Peru negro

Although the Philly O had to engage in a bit of crisis management earlier in the year due to its lack of programming of women composers on any season concert, the recent showcase of "South American Sounds" was a welcome addition to the season line-up as a nod to the need for including global perspectives on classical music in the 21st century. The program was flawlessly curated to feature works across the geographic region and from a span of just under a hundred years. It opened with Gershwin, a staple of any American orchestra, but his "Cuban Overture" was indeed the perfect overture to what was to follow. Each subsequent work explored different approaches to representing South American sounds in orchestral music. The Harp Concerto by Argentinian composer Alberto Ginastera is a work that was commissioned by the first female member of the Philadelphia Orchestra, Edna Philips, and was in these concerts expertly performed by the orchestra's current harpist, Elizabeth Hainen. The second half of the program featured new works for the orchestra, "Tangazo" by Ginastera's compatriot Astor Piazolla and "Peru negro" by Jimmy Lopez. (The program listed these works specifically as "First Philadelphia Orchestra performances" but not as Philadelphia premieres, so perhaps they have been performed in the region before.) Piazolla's music is of course well known to any fans of tango, but hearing this large orchestral work by the composer placed his music in a different context and perhaps introduced his music to a different audience.

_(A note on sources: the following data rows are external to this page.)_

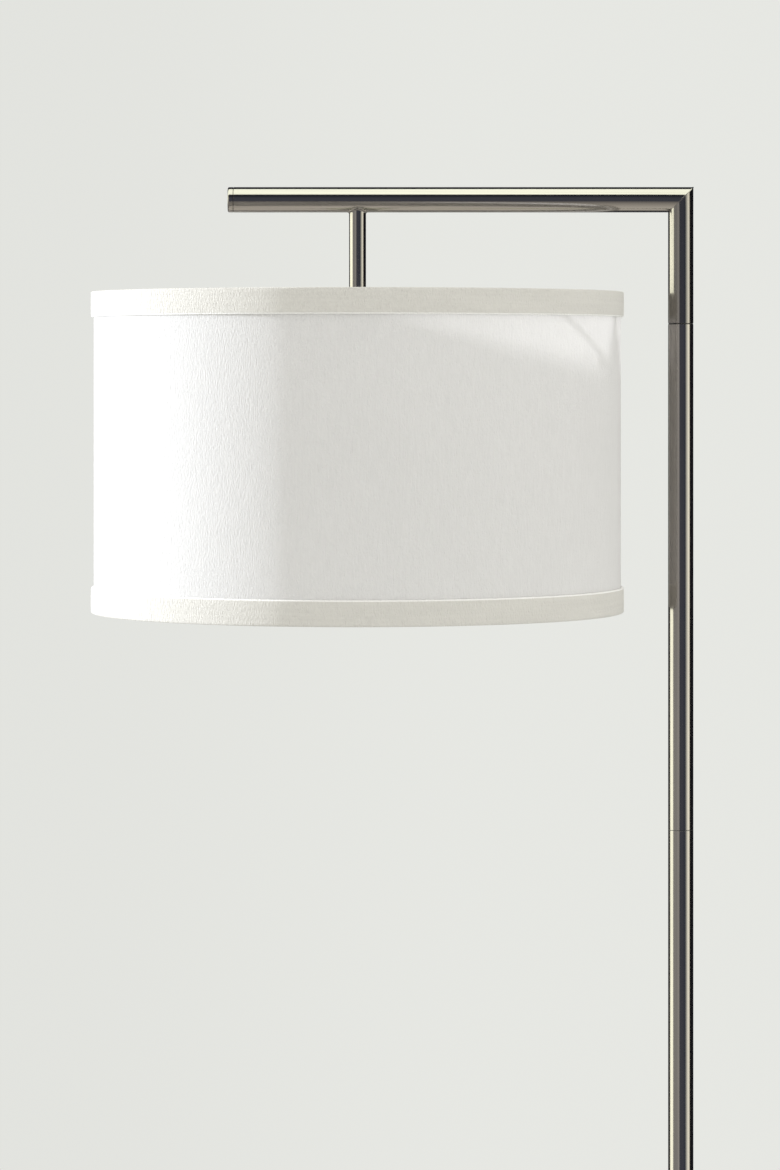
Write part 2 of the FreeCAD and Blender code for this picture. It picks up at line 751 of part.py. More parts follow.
def switch_pieces():
    """The rotary switch's shaft and the knob on it, pointing to -Y."""
    facing = {"axis": VECTOR(1, 0, 0), "angle": 90}
    shaft_length = "(knob_start + knob_socket - shaft_inner_end)"
    outline = [("0", "0"), ("shaft_radius", "0"), ("shaft_radius", shaft_length), ("0", shaft_length)]
    turned("switch_shaft", outline, depth="-shaft_inner_end", **at_stem("switch_drop"), **facing)
    neck = "knob_radius - knob_neck_inset"
    outline = [("shaft_radius", "0"), (neck, "0"), (neck, "knob_neck_length")]
    outline += [("knob_radius", "knob_neck_length + knob_neck_inset"), ("knob_radius", "knob_length")]
    outline += [("0", "knob_length"), ("0", "knob_socket"), ("shaft_radius", "knob_socket")]
    knob = turned("switch_knob", outline, depth="-knob_start", **at_stem("switch_drop"), **facing)
    soften(knob, "Fillet", "knob_round", [("knob_radius", "knob_length")])


# ---- bulb ---------------------------------------------------------------------------------------

BULB_TOP_DROP = "(core_drop + contact_thickness + bulb_gap)"
BULB_CAP_TOP_DROP = f"({BULB_TOP_DROP} + bulb_tip_thickness + bulb_insulator_height)"
BULB_NECK_DROP = "(bulb_centre_drop - bulb_neck_height)"
BULB_CAP_BORE = "(bulb_cap_radius - bulb_cap_wall)"


def bulb_pieces():
    """The bulb: its tip contact, black insulator, screw cap, glass, inner mount and filaments."""
    outline = [("0", "0"), ("bulb_tip_radius", "0")]
    outline += [("bulb_tip_radius - bulb_tip_bevel", "bulb_tip_thickness"), ("0", "bulb_tip_thickness")]
    turned("bulb_tip_contact", outline, **at_stem(f"{BULB_TOP_DROP} + bulb_tip_thickness"))
    outline = [("0", "0"), ("bulb_cap_radius - bulb_cap_taper", "0")]
    outline += [("bulb_tip_radius", "bulb_insulator_height"), ("0", "bulb_insulator_height")]
    turned("bulb_cap_insulator", outline, **at_stem(BULB_CAP_TOP_DROP))
    height, inner_height = "bulb_cap_height", "bulb_cap_height - bulb_cap_wall"
    end = "bulb_cap_radius - bulb_cap_taper"
    outline = [(BULB_CAP_BORE, "0"), ("bulb_cap_radius", "0")]
    outline += [("bulb_cap_radius", f"{height} - bulb_cap_taper"), (end, height), ("0", height)]
    outline += [("0", inner_height), (f"{end} - bulb_cap_wall / 2", inner_height)]
    outline += [(BULB_CAP_BORE, f"{height} - bulb_cap_taper - bulb_cap_wall / 2")]
    turned("bulb_cap", outline, **at_stem(f"{BULB_CAP_TOP_DROP} + bulb_cap_height"))
    bulb_glass()
    bulb_mount()
    bulb_filaments()


def bulb_mount():
    """The glass stem inside the bulb: a rod that flares out to the neck."""
    flare_radius = f"{BULB_CAP_BORE} - bulb_wall - mount_play"
    flare_top = "(mount_stem_height + mount_flare_height)"
    top = f"{flare_top} + mount_rim_height"
    outline = [("0", "0"), ("mount_radius", "0"), ("mount_radius", "mount_stem_height")]
    outline += [(flare_radius, flare_top), (flare_radius, top), ("0", top)]
    turned("bulb_mount", outline, **at_stem(f"{BULB_NECK_DROP} + mount_drop"))


def bulb_envelope(name, offset):
    """The round of the bulb, its cone up to the neck and the neck, all moved in by an offset."""
    tangent_height = "(bulb_radius * sin(bulb_cone_angle))"
    tangent_radius = "(bulb_radius * cos(bulb_cone_angle))"
    narrowing = f"((bulb_neck_height - {tangent_height}) * tan(bulb_cone_angle))"
    ball = DOCUMENT.addObject("Part::Sphere", name + "_ball")
    bind(ball, "Radius", f"bulb_radius - {offset}")
    place(ball, **at_stem("bulb_centre_drop"))
    neck_radius = f"{tangent_radius} - {narrowing} - {offset}"
    cone = DOCUMENT.addObject("Part::Cone", name + "_cone")
    bind(cone, "Radius1", f"{tangent_radius} - {offset} * cos(bulb_cone_angle)")
    bind(cone, "Radius2", neck_radius)
    bind(cone, "Height", f"bulb_neck_height - {tangent_height} + {offset} * sin(bulb_cone_angle)")
    place(cone, **at_stem(f"bulb_centre_drop - {tangent_height} + {offset} * sin(bulb_cone_angle)"))
    neck = cylinder(name + "_neck", neck_radius, f"bulb_neck_overlap + {offset}", **at_stem(BULB_NECK_DROP))
    envelope = DOCUMENT.addObject("Part::MultiFuse", name)
    envelope.Shapes = [ball, cone, neck]
    return envelope


def bulb_glass():
    glass = DOCUMENT.addObject("Part::Cut", "bulb_glass")
    glass.Base = bulb_envelope("glass_outside", "0")
    glass.Tool = bulb_envelope("glass_inside", "bulb_wall")
    sub_part(glass, "bulb_glass")


def bulb_filaments():
    """Four upright light-emitting rods round the bulb's mount."""
    rods = []
    for side_x in (1, -1):
        for side_y in (1, -1):
            spot = {
                "across": f"{STEM_X} + {side_x} * filament_spread",
                "depth": f"{side_y} * filament_spread",
                "height": drop(f"{BULB_NECK_DROP} + filament_drop + filament_length"),
            }
            rods.append(cylinder("rod", "filament_radius", "filament_length", **spot))
    filaments = DOCUMENT.addObject("Part::MultiFuse", "bulb_filaments")
    filaments.Shapes = rods
    sub_part(filaments, "bulb_filaments")


# ---- shade --------------------------------------------------------------------------------------


def shade_carrier():
    """The fitter ring under the socket's flange, the nut that holds it, the three spider arms that
    rise from it to the shade's top, and the two wire rings."""
    fitter_top = "(flange_drop + flange_thickness)"
    fitter_spot = at_stem(f"{fitter_top} + fitter_thickness")
    ring("fitter_ring", "fitter_bore", "fitter_radius", "fitter_thickness", **fitter_spot)
    nut_bottom = f"{fitter_top} + fitter_thickness + ring_nut_height"
    nut = ring("shade_ring_nut", "skirt_radius", "ring_nut_radius", "ring_nut_height", **at_stem(nut_bottom))
    soften(nut, "Chamfer", "ring_nut_edge", [("ring_nut_radius", "0")])
    run = "(ring_radius - spider_short - fitter_radius + spider_inset)"
    rise = "(spider_recess - spider_wire_drop)"
    for number in range(SPIDER_ARMS):
        angle = SPIDER_START_ANGLE + number * 360 / SPIDER_ARMS
        spider_arm(f"spider_arm_{number + 1}", angle, run, rise)
    wire_depth = "trim_lip + ring_wire_radius + ring_play"
    for label, middle in (
        ("shade_top_ring", f"{SHADE_TOP} - ({wire_depth})"),
        ("shade_bottom_ring", f"{SHADE_BOTTOM} + {wire_depth}"),
    ):
        wire = DOCUMENT.addObject("Part::Torus", label)
        bind(wire, "Radius1", "ring_radius")
        bind(wire, "Radius2", "ring_wire_radius")
        place(wire, across=STEM_X, height=middle)
        sub_part(wire, label)


def spider_arm(label, angle, run, rise):
    """A straight rod from the fitter ring's edge up to the top wire ring."""
    rod = DOCUMENT.addObject("Part::Cylinder", label)
    bind(rod, "Radius", "spider_wire_radius")
    bind(rod, "Height", f"sqrt({run} ^ 2 + {rise} ^ 2)")
    start_across = f"{STEM_X} + (fitter_radius - spider_inset) * cos({angle})"
    start_depth = f"(fitter_radius - spider_inset) * sin({angle})"
    start_height = f"{SHADE_TOP} - spider_recess"
    place(rod, across=start_across, height=start_height, depth=start_depth)
    turn = math.radians(angle)
    way = VECTOR(value(run) * math.cos(turn), value(run) * math.sin(turn), value(rise))
    rod.Placement.Rotation = FreeCAD.Rotation(UP, way)
    sub_part(rod, label)


def shade_skins():
    """The stiff liner, the fabric on it, and the two trims folded over the rims."""
    fabric_bore = "(fabric_radius - fabric_thickness)"
    liner_bore = f"({fabric_bore} - liner_thickness)"
    height = "shade_height - 2 * trim_lip"
    foot = f"{SHADE_BOTTOM} + trim_lip"
    ring("shade_liner", liner_bore, fabric_bore, height, across=STEM_X, height=foot)
    ring("shade_fabric", fabric_bore, "fabric_radius", height, across=STEM_X, height=foot)
    outline = [("fabric_radius", "0"), ("trim_radius", "0"), ("trim_radius", "trim_height")]
    outline += [("trim_lip_radius", "trim_height"), ("trim_lip_radius", "trim_height - trim_lip")]
    outline += [("fabric_radius", "trim_height - trim_lip")]
    turned("shade_trim_top", outline, across=STEM_X, height=f"{SHADE_TOP} - trim_height")
    outline = [("trim_lip_radius", "0"), ("trim_radius", "0"), ("trim_radius", "trim_height")]
    outline += [("fabric_radius", "trim_height"), ("fabric_radius", "trim_lip")]
    outline += [("trim_lip_radius", "trim_lip")]
    turned("shade_trim_bottom", outline, across=STEM_X, height=SHADE_BOTTOM)


# ---- the whole lamp -----------------------------------------------------------------------------


def build():
    base_cover()
    base_weight()
    base_pieces()
    cord_bushing()
    pole_sections()
    pole_screw_joints()
    swivel_pieces()
    elbow_leg()
    arm_tube()
    arm_end_cap()
    drop_stem()
    inner_leads()
    socket_pieces()
    switch_pieces()
    bulb_pieces()
    shade_carrier()
    shade_skins()
    DOCUMENT.recompute()


def check():
    """Stops if any object of the document failed, or a sub-part has no sound shape."""
    for item in DOCUMENT.Objects:
        if {"Invalid", "Error"} & set(item.State):
            raise ValueError(f"{item.Name} failed: {item.State}")
    for item in SUB_PARTS:
        if item.Shape.isNull() or not item.Shape.isValid() or not item.Shape.Solids:
            raise ValueError(f"{item.Label} has no sound shape")


def export():
    os.makedirs("parts", exist_ok=True)
    for item in SUB_PARTS:
        item.Shape.exportStep(f"parts/{item.Label}.step")


build()
check()
export()
print(f"{len(SUB_PARTS)} sub-parts written")
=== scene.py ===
"""The looks of a pharmacy floor lamp: a polished pole and arm, and a fabric drum shade on a drop stem.

Metres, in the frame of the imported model. Places and sizes come from its nodes' boxes.
"""

import json
import math
from functools import partial

import bmesh
import bpy
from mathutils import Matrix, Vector

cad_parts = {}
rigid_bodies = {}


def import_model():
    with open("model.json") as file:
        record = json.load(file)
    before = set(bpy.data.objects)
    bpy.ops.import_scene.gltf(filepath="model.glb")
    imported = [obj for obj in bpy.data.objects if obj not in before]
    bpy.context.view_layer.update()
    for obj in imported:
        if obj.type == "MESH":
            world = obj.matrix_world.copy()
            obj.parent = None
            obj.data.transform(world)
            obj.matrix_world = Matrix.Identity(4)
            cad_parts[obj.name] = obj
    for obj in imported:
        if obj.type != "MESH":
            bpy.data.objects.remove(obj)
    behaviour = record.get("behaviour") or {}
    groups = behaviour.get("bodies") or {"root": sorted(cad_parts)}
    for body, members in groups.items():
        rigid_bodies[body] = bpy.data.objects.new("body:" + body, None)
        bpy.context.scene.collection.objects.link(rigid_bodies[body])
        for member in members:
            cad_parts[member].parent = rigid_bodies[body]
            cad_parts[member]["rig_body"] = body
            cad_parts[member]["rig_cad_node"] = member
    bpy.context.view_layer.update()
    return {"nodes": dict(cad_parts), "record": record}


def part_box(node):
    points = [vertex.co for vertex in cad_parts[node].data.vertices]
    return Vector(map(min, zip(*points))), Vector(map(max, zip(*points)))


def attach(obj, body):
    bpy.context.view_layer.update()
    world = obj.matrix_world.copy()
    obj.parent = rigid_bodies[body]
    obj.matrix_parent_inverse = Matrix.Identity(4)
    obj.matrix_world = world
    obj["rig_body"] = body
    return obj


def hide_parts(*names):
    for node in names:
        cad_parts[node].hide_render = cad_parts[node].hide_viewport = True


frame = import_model()
NODES = frame["nodes"]
MM = 0.001
TURN = 2 * math.pi


# ---- places and sizes, from the frame -------------------------------------------------------------

def middle(node):
    low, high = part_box(node)
    return (low + high) / 2


def half_width(node):
    low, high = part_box(node)
    return (high.y - low.y) / 2


ARM_LOW, ARM_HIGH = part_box("arm_tube")
LEG_LOW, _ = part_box("elbow_leg")
CLOTH_LOW, CLOTH_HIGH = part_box("shade_fabric")
TRIM_TOP_LOW, TRIM_TOP_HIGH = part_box("shade_trim_top")
TRIM_FOOT_LOW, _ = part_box("shade_trim_bottom")
LAMP_TOP = ARM_HIGH.z
TUBE_RADIUS = (ARM_HIGH.z - ARM_LOW.z) / 2
AXIS_HEIGHT = LAMP_TOP - TUBE_RADIUS
ARM_END = ARM_LOW.x
POLE_X = middle("elbow_leg").x
STEM_X = middle("drop_stem").x
SHADE_TOP = TRIM_TOP_HIGH.z
SHADE_FOOT = TRIM_FOOT_LOW.z
CLOTH_RADIUS = half_width("shade_fabric")
LINER_RADIUS = half_width("shade_liner")
TRIM_RADIUS = half_width("shade_trim_top")


# ---- node helpers ---------------------------------------------------------------------------------

# The sockets of a Mix node that mixes colours.
MIX_SHARE, MIX_FIRST, MIX_SECOND, MIX_COLOUR = 0, 6, 7, 2


def link(tree, source, target):
    tree.links.new(source, target)


def feed(tree, socket, given):
    """Puts a number, a colour or another node's output on a socket."""
    if hasattr(given, "is_linked"):
        link(tree, given, socket)
    elif given is not None:
        socket.default_value = given


def calc(tree, operation, first, second=None, third=None):
    node = tree.nodes.new("ShaderNodeMath")
    node.operation = operation
    for socket, given in zip(node.inputs, (first, second, third)):
        feed(tree, socket, given)
    return node.outputs[0]


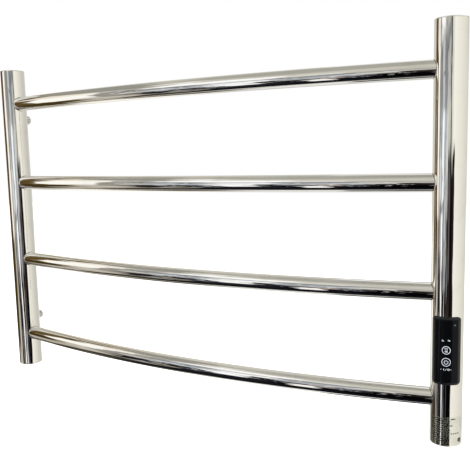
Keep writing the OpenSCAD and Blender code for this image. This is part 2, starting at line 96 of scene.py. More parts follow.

The program concluded with a recent work written for the conductor of the concert, Miguel Harth-Bedoya, which he also premiered with the Ft. Worth Symphony in 2013. As the title indicates, "Peru negro" by Jimmy Lopez seeks to feature but also seamlessly blend the music of Peru's African traditions within the orchestral idiom. From my listening the composer absolutely succeeded at this task with a particularly skilled use of the percussion section. The introduction of different percussion instruments gradually throughout the work clearly incorporated traditional rhythms from Afro-Peruvian music and yet never overshadowed other layers of the orchestration as the work developed in intensity and excitement. The overall effect warrants comparisons to the craft and orchestration of Stravinsky in his ballets, and in my view the work deserves to be widely performed and adopted as a major addition to the repertoire.